При этих словах мистер Мэси остановился, рассчитывая заметить признаки каких-либо чувств на лице собеседника, но, ничего не увидев, продолжал:
— А что касается денег за костюм, то вы за своим станком, вероятно, зарабатываете около фунта в неделю, не так ли, мастер Марнер? И вы ведь еще совсем молодой человек, хоть и выглядите таким разбитым. Вам, наверно, не было еще и двадцати пяти, когда вы явились в наши края?
Сайлес вздрогнул, уловив вопросительную интонацию, и нерешительно ответил:
— Не знаю, не могу точно сказать… Это было так давно.

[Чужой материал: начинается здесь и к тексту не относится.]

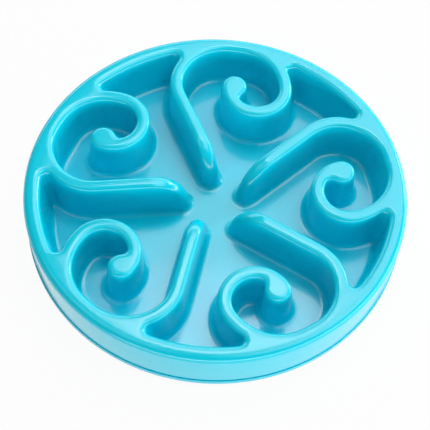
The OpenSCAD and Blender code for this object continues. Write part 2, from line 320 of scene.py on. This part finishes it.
def sampled_grid(inset):
    """Grid coordinates across and up, and the field at the grid's points."""
    # Cells beyond the moulding on every side
    margin = 2
    n = math.ceil(EDGE_R / PITCH) + margin
    across = np.arange(-n, n + 1) * PITCH
    low = FLOOR_TOP - inset - (margin - 0.5) * PITCH
    up = low + PITCH * np.arange(math.ceil((RIM_TOP - FLOOR_TOP) / PITCH) + 2 * margin)
    X, Y, Z = np.meshgrid(across, across, up, indexing="ij")
    P = np.stack([X.ravel(), Y.ravel(), Z.ravel()], 1)
    values = np.ones(len(P))
    keep = np.hypot(P[:, 0], P[:, 1]) < EDGE_R + margin * PITCH
    values[keep] = field(P[keep], inset)
    return across, up, values.reshape(X.shape)


def crossed_cells(inside, across):
    """Marks the grid's cells within EDGE_R that have corners inside and outside the moulding."""
    shape = tuple(k - 1 for k in inside.shape)
    count = np.zeros(shape, int)
    corners = cell_corners()
    for a, b, c in corners:
        count += inside[a:a + shape[0], b:b + shape[1], c:c + shape[2]]
    mid = (across[:-1] + across[1:]) / 2
    near = np.hypot(mid[:, None], mid[None, :]) < EDGE_R
    return (count > 0) & (count < len(corners)) & near[:, :, None]


def cell_points(values, cells):
    """Mean of the places, within each cell, where the surface cuts the cell's edges."""
    total = np.zeros((len(cells), 3))
    hits = np.zeros(len(cells))
    for corner in cell_corners():
        for axis in range(3):
            if corner[axis]:
                continue
            other = list(corner)
            other[axis] = 1
            start = values[tuple((cells + corner).T)]
            stop = values[tuple((cells + other).T)]
            cut = (start < 0) != (stop < 0)
            at = np.tile(np.array(corner, float), (len(cells), 1))
            at[:, axis] += np.where(cut, start / np.where(cut, start - stop, 1), 0)
            total[cut] += at[cut]
            hits[cut] += 1
    return total / hits[:, None]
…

После того как мистеру Мэси довелось услышать такой ответ, нет ничего удивительного, если он, сидя вечером в «Радуге», заметил, что в голове у Марнера «каша» и очень сомнительно, знает ли бедняга, когда наступает воскресенье: он, пожалуй, худший язычник, чем иная собака.

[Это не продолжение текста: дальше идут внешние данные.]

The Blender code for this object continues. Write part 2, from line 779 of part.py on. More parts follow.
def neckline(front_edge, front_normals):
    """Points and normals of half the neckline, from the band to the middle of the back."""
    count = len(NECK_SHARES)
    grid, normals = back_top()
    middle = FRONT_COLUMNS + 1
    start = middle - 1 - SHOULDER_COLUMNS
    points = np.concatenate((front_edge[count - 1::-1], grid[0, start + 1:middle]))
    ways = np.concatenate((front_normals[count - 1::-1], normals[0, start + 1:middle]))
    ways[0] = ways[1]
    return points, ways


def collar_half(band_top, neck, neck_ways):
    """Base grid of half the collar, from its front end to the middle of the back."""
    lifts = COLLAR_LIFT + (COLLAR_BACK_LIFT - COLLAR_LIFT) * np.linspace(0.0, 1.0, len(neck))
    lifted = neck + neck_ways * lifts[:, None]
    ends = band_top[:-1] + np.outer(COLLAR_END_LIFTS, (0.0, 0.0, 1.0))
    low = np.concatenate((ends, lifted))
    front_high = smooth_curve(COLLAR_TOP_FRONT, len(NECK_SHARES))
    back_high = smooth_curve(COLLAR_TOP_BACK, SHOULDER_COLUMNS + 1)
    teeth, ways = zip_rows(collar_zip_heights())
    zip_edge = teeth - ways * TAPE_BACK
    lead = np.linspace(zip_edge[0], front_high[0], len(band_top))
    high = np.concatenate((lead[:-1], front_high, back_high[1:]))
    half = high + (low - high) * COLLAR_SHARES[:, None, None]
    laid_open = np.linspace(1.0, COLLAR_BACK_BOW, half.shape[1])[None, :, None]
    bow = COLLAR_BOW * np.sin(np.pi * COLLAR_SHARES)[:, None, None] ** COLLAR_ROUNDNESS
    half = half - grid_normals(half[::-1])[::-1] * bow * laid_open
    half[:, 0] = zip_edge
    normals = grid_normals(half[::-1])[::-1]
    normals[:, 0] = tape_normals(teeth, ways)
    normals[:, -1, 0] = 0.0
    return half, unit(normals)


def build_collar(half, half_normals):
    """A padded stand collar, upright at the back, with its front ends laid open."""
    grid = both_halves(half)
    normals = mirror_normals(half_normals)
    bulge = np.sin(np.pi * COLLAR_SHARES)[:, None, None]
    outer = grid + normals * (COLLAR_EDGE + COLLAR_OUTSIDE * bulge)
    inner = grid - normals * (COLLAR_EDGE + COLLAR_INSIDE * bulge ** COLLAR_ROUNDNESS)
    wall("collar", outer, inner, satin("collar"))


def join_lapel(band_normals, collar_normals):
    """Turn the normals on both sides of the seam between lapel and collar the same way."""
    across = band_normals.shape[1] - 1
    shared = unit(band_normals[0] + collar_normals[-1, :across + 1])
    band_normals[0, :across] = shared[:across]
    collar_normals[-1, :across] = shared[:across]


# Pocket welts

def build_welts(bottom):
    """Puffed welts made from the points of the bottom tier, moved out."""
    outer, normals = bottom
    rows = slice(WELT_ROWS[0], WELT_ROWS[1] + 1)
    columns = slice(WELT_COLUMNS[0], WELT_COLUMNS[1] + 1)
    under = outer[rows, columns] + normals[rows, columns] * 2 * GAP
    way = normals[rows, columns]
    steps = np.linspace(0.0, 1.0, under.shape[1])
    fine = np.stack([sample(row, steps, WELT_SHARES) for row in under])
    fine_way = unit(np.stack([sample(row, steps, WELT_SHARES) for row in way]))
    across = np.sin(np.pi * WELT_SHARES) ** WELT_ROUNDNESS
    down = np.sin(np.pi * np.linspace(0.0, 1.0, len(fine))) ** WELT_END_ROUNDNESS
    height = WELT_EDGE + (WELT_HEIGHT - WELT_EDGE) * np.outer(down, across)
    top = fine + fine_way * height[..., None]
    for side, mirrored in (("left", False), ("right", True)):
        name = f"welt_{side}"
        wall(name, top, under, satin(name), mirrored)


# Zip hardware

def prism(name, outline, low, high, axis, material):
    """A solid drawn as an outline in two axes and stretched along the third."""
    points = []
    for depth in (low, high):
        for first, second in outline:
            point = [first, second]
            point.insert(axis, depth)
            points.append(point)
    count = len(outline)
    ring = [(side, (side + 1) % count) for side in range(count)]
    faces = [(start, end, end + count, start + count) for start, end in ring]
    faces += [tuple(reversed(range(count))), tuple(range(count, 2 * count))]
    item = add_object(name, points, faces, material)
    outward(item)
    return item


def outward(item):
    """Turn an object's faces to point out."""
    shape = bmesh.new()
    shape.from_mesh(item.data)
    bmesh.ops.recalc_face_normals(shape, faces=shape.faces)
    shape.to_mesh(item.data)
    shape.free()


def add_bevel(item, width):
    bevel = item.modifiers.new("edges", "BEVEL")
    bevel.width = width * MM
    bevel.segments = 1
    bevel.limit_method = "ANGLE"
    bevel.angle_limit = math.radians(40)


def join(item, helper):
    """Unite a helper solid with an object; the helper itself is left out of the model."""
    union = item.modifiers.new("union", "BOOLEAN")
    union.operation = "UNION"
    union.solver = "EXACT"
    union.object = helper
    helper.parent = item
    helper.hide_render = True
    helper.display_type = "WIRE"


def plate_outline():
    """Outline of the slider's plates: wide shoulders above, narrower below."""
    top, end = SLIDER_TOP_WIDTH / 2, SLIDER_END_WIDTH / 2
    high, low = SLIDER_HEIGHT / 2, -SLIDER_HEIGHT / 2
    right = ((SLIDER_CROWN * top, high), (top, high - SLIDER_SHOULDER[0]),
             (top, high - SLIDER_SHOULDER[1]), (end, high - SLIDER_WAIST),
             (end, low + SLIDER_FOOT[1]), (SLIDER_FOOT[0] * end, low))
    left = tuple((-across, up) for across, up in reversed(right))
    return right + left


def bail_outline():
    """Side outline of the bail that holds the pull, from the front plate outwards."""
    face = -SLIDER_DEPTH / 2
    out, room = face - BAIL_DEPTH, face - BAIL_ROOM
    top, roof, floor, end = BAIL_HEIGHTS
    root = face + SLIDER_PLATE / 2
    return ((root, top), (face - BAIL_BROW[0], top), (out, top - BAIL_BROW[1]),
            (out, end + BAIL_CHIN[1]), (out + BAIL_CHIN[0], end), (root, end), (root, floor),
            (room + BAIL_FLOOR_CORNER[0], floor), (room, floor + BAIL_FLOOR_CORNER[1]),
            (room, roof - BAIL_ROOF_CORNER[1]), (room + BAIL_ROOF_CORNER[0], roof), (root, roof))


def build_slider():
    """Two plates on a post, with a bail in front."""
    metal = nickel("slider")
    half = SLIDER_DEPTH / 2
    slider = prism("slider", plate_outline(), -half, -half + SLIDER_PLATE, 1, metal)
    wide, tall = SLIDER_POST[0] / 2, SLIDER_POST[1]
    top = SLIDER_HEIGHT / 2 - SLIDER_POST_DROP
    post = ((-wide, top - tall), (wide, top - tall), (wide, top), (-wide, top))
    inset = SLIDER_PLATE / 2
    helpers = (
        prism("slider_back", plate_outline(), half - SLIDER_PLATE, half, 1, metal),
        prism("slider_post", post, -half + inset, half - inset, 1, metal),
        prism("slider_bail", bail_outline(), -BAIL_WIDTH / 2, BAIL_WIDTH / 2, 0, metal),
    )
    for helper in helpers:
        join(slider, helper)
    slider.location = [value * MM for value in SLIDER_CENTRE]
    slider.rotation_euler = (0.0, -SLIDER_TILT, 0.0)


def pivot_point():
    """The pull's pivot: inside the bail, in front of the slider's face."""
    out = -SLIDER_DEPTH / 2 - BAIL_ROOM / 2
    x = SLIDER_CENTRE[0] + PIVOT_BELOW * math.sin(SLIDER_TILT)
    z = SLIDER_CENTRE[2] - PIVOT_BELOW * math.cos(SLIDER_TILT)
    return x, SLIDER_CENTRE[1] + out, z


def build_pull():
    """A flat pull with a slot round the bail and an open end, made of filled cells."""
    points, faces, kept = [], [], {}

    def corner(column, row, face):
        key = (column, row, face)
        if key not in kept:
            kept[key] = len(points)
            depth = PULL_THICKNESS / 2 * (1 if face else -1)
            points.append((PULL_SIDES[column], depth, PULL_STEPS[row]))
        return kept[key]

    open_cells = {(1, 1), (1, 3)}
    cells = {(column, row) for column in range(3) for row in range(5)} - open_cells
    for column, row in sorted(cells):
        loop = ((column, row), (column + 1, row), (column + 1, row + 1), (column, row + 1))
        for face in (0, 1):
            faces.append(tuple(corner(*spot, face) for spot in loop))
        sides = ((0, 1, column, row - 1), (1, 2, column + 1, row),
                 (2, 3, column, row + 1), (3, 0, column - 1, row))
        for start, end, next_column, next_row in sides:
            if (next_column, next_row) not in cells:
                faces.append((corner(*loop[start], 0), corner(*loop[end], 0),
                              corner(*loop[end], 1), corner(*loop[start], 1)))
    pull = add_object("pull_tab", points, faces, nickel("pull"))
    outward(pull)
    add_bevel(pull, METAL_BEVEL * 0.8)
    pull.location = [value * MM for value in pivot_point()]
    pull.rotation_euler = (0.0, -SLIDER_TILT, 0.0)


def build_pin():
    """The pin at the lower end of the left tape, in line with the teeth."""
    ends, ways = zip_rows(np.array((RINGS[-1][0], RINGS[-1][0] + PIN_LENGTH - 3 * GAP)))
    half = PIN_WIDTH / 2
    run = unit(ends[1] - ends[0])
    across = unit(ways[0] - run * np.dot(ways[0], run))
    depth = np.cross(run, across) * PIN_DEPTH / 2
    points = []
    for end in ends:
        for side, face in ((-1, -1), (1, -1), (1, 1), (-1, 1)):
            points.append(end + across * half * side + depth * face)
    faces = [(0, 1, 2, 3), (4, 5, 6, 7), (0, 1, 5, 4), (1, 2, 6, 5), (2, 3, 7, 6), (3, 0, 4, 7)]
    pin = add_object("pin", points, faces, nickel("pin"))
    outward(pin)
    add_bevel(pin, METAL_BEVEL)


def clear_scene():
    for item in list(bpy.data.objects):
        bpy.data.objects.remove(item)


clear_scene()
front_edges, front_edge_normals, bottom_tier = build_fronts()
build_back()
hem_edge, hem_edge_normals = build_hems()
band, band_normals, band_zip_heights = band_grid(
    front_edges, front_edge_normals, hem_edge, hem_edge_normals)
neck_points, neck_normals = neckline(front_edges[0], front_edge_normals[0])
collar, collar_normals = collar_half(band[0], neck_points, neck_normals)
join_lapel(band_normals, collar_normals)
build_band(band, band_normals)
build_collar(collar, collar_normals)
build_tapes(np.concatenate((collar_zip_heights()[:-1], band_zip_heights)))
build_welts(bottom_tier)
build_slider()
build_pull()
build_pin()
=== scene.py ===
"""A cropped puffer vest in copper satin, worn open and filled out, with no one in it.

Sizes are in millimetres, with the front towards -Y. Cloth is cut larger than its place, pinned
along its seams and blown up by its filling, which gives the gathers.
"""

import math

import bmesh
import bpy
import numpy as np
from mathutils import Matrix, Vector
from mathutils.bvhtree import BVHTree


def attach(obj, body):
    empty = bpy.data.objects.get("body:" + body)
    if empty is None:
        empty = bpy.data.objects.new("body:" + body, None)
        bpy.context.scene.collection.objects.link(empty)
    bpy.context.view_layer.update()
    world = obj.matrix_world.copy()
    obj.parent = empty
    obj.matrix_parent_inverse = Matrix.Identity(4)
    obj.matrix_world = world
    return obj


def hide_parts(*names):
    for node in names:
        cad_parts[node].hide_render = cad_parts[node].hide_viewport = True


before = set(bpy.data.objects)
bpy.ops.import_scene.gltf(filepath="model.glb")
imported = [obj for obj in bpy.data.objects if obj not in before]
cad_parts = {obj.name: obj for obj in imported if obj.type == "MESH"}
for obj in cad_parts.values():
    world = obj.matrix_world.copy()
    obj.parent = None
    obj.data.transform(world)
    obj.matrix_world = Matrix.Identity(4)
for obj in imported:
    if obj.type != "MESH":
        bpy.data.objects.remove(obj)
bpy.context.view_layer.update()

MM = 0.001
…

После мистера Мэси к Сайлесу явилась гостья с таким же твердым намерением утешить его. Это была миссис Уинтроп, жена колесного мастера. Жители Рейвлоу не отличались большим постоянством в посещении церкви, и, наверно, большинство прихожан считало, что ходить в храм божий каждый воскресный день по календарю означало бы слишком жадное желание быть в хороших отношениях с небесами и тем достигнуть незаслуженного преимущества перед соседями, стать выше обыкновенных людей, имевших тех же крестных отцов и матерей и те же права на панихиду. Тем не менее, было принято, что каждый из прихожан, кроме слуг и молодых людей, раз в год в один из больших праздников шел к причастию. Сквайр Кесс, например, делал это на Рождество. Впрочем, те, кого считали «людьми хорошей жизни», посещали богослужение с большим, но все же умеренным усердием.